INDIVIDUAL JURY POLLING
Before beginning their
deliberations, the jurors were instructed that their verdict had to be
unanimous and that all twelve jurors had to agree in order to arrive at a
verdict. When the jury returned with
its verdicts, the court read the verdict on each count. With respect to each count, the court asked
the jurors to raise their right hands if that was their verdict and stated on
the record that all twelve raised their right hands. The court asked the prosecutor if he wished further polling of
the jury and the prosecutor answered no.
The court then asked: "Does
the defense request further polling of the jury?" Defense counsel answered no and Brunton did
not respond.
Brunton
moved for postconviction relief on the ground that his counsel was ineffective
for failing to individually poll members of the jury or discuss with him
whether to do so. At the postconviction
hearing, Brunton testified that he did not discuss jury polling with his
attorney and did not know what jury polling was. Brunton stated that if his attorney had consulted with him, he
would have requested that the jurors be polled individually. One reason he gave was that one of the
jurors would look at him and laugh or smile when Jennifer M. testified,
"like he didn't believe what the lady was saying."
Defense
counsel testified that he could not recall consulting Brunton about whether to
further poll the jurors. He testified
it was his usual practice to individually poll jurors but that he did not in
this case because he thought the court had effectively done so.
The
trial court denied Brunton's motion. It
stated that while counsel should have consulted with Brunton, there was no
evidence that counsel acted beyond the scope of his expected duties in waiving
further polling without first consulting Brunton. The court also found there was no prejudice.
In
State v. Yang, No. 95-0583-CR, slip op. (Wis. Ct. App. April 18,
1996, ordered published May 28, 1996), we held that the decision whether to
request an individual polling of the jurors is one delegated to counsel and
that failure to inform a defendant of the right to an individual jury polling
is not, in itself, deficient performance.
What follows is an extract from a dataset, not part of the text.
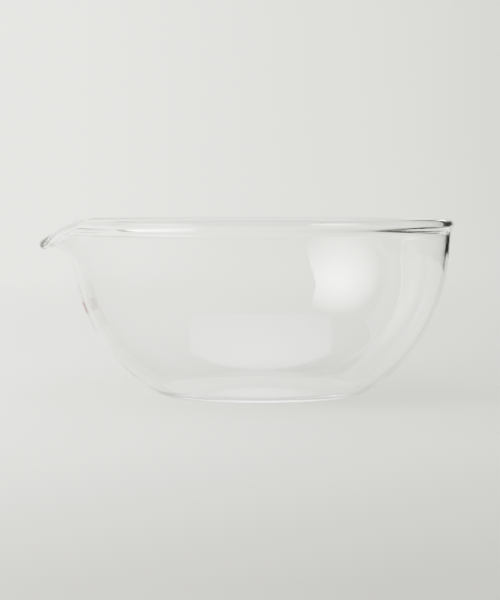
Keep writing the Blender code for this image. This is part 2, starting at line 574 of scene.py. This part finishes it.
def clear_glass_material(settings):
    """Fire-finished clear glass: nearly colourless, softly rippled, with a few wipe marks."""
    material, nodes, links, shader = new_material("clear_glass")
    shader.inputs["Base Color"].default_value = (1.0, 1.0, 1.0, 1.0)
    shader.inputs["Metallic"].default_value = 0.0
    shader.inputs["Transmission Weight"].default_value = 1.0
    shader.inputs["IOR"].default_value = 1.473
    wiped_roughness = 0.035
    marks = marks_node(nodes, (-600, 0), wipe_scale=38.0)
    gloss = add_range(nodes, (-350, 0), result=(0.0, wiped_roughness))
    place = add_node(nodes, "ShaderNodeTexCoord", (-900, -350))
    ripple = add_node(nodes, "ShaderNodeTexNoise", (-600, -350))
    ripple.inputs["Scale"].default_value = 32.0
    ripple.inputs["Detail"].default_value = 1.0
    bump = add_node(nodes, "ShaderNodeBump", (-300, -350))
    bump.inputs["Strength"].default_value = 0.10
    bump.inputs["Distance"].default_value = 0.001
    links.new(marks.outputs["Wipes"], gloss.inputs["Value"])
    links.new(gloss.outputs["Result"], shader.inputs["Roughness"])
    links.new(place.outputs["Object"], ripple.inputs["Vector"])
    links.new(ripple.outputs["Fac"], bump.inputs["Height"])
    links.new(bump.outputs["Normal"], shader.inputs["Normal"])
    tint = add_node(nodes, "ShaderNodeVolumeAbsorption", (0, -300))
    tint.inputs["Color"].default_value = (*settings.tint, 1.0)
    tint.inputs["Density"].default_value = settings.tint_density
    links.new(tint.outputs["Volume"], nodes["Material Output"].inputs["Volume"])
    return material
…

Here, the trial court instructed the jurors that their verdict had to be
unanimous before they began their deliberations. After each verdict was read, each juror indicated it was his or
her verdict by raising a hand. There is
no indication the verdict was not unanimous.
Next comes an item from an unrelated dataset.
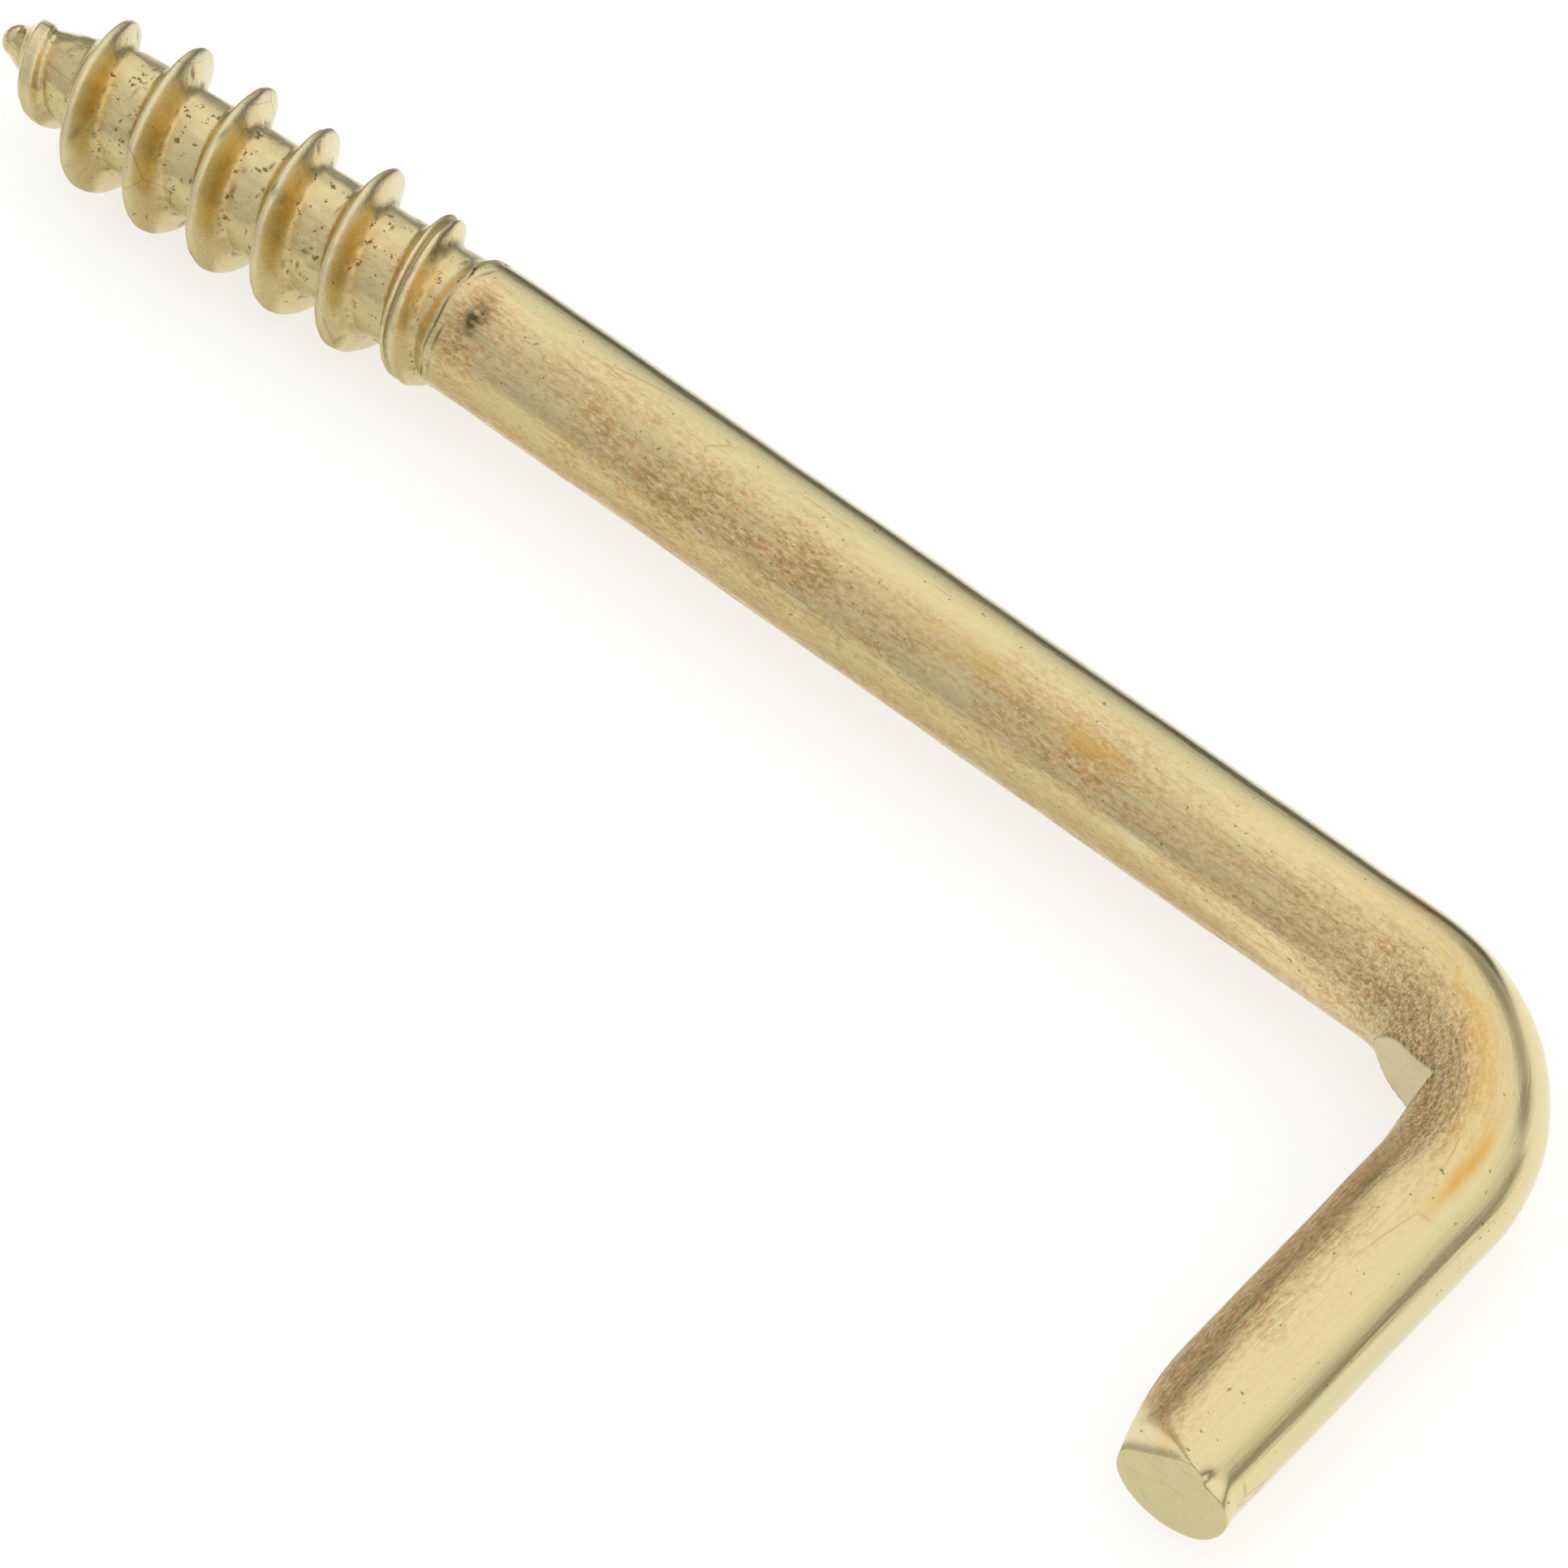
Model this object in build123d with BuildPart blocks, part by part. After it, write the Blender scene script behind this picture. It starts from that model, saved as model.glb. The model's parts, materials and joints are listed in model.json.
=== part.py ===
"""Square-bend screw hook: one length of round wire with a rolled wood-screw thread, bent once to an L.

The hook lies flat in the XY plane. The origin is on the screw axis at the shoulder, where the thread
ends and the plain shank begins, so the YZ plane is the face of the wood once the hook is driven home.
The point is at -X, the bend at +X, and the short arm runs towards -Y. All sizes are in millimetres.
"""

from build123d import *
from math import atan2, cos, degrees, pi, radians, sin, tan
import os

# The wire and its bend
WIRE_DIAMETER = 3.5
SHANK_LENGTH = 33.1  # from the shoulder to where the axes of the shank and the arm cross
ARM_LENGTH = 14.25  # from that crossing to the sheared end
BEND_RADIUS = 4.3  # of the wire's centreline
BEND_ANGLE = 90.0

# The shank leans from the screw axis by a few degrees, because the thread was rolled off straight
SHANK_LEAN = 2.8
LEAN_RADIUS = 25.0  # of the gentle curve at the shoulder that takes up the lean

# The screw's core
THREAD_LENGTH = 14.65  # from the tip of the point to the shoulder
POINT_LENGTH = 3.5  # from the tip to where the root has its full size
POINT_BULGE_RADIUS = 14.0  # the gimlet point is slightly fuller than a cone
NOSE_RADIUS = 0.25
ROOT_DIAMETER_AT_POINT = 2.86
ROOT_DIAMETER_AT_SHOULDER = 3.12
SHOULDER_LENGTH = 0.75  # of the flare from the root up to the wire

# The screw's ridge
PITCH = 2.0
CREST_DIAMETER = 4.6
CREST_ANGLE = 29.0  # round the screw axis, from +Y towards +Z, of a crest at CREST_PLACE
CREST_PLACE = 5.8  # from the shoulder
LAND_WIDTH = 0.16
BASE_WIDTH = 1.08  # between the flanks where they end, inside the core
ROOTING = 0.2  # how deep the flanks run on under the core's surface
RIDGE_START = 0.6  # from the tip to the ridge's beginning
RIDGE_START_HEIGHT = 0.12
RIDGE_GROWTH = 3.4  # from the tip to where the crest has its full diameter
RIDGE_FADE = 3.2  # the crest starts to sink this far before the shoulder
RIDGE_END = 0.1  # and is under the flare's surface this far before the shoulder
RIDGE_END_DEPTH = 0.1

# The mark of the square die inside the bend; the shares are of the bend's inside radius
DIE_BITE = 0.08  # how far the die's nose is sunk into the arm's inner side
DIE_NOSE_SHARE = 0.24  # the nose is this far below the shank's inner side
DIE_START_SHARE = 0.88  # the die's upper face starts this far from the arm's inner side
DIE_LIFT_SHARE = 0.02  # the die's faces are this far clear of the wire where they leave it

# The sheared end, rolled over on one side
ROLL_OVER_TURN = 127.0  # of that side round the arm, from its outer side towards +Z
ROLL_OVER_LENGTH = 1.1
ROLL_OVER_DEPTH = 0.86
CUTTER_MARGIN = 1.0  # how far the cutter reaches past the wire

wire_radius = WIRE_DIAMETER / 2
inside_radius = BEND_RADIUS - wire_radius
crest_radius = CREST_DIAMETER / 2
point_root_radius = ROOT_DIAMETER_AT_POINT / 2
shoulder_root_radius = ROOT_DIAMETER_AT_SHOULDER / 2
tip_x = -THREAD_LENGTH
point_x = tip_x + POINT_LENGTH
flare_x = -SHOULDER_LENGTH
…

Following Yang, we conclude that defense counsel's
decision not to poll the jurors further was a reasonable one and was not
deficient performance.
By
the Court.—Judgment and orders
affirmed.
[1] Brunton was also convicted of one count of
operating after revocation. His appeal
does not challenge that conviction.
[2] Rule
809.30(2), Stats., provides in
part:
(a) A
defendant seeking postconviction relief in a felony case shall comply with this
section....
....
(h) The
defendant shall file a notice of appeal or motion seeking postconviction relief
within 60 days of the service of the transcript.
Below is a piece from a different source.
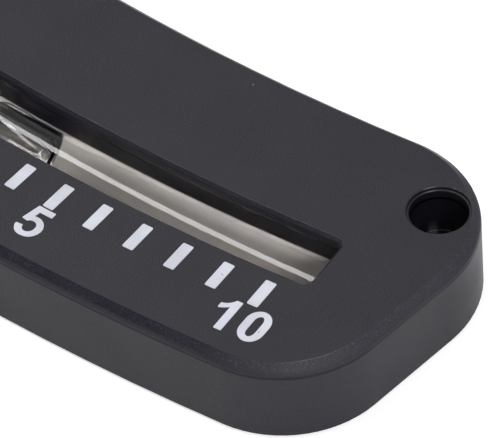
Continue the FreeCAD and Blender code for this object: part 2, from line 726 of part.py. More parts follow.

[3] Section 805.15(3), Stats., provides:
A new trial shall
be ordered on the grounds of newly‑discovered evidence if the court finds
that:
(a) The
evidence has come to the moving party's notice after trial; and
(b) The moving
party's failure to discover the evidence earlier did not arise from lack of
diligence in seeking to discover it; and
(c) The
evidence is material and not cumulative; and
(d) The new
evidence would probably change the result.
Section
805.15(3), Stats., is contained
in a chapter on civil procedure. See
§ 801.01(2), Stats. With certain exceptions, the rules of civil
procedure apply in criminal actions.
Section 972.11(1), Stats.
[4] Brunton does not challenge the court's
determination that he did not meet his burden under the standard of clear and
convincing evidence.
[5] We have held that when newly-discovered
evidence is the basis for a due process challenge to a conviction under
§ 974.06, Stats., we
determine that constitutional question independently. State v. Bembenek, 140 Wis.2d 248, 252, 409 N.W.2d
432, 434 (Ct. App. 1987). However, no
constitutional issue is presented on this appeal of the denial of a
postconviction motion brought under Rule
809.30(2)(h), Stats. We agree with the State that the proper
standard of review and the proper burden of proof are distinct issues. In concluding that the correct burden of
proof is that of clear and convincing evidence, we are not, as Brunton
suggests, altering the discretionary standard of review for motions for new
trials brought under Rule
809.30(2)(h) based on newly-discovered evidence.
[6] Section 974.06(1), Stats., provides that motions based on specified grounds,
including constitutional grounds, may be brought after the time for appeal or
postconviction remedy under § 974.02, Stats.,
has expired. Motions under § 974.02 for
postconviction relief must adhere to the procedures of Rule 809.30, Stats.,
which governs appeals to the court of appeals in felony cases. Section 974.02(1).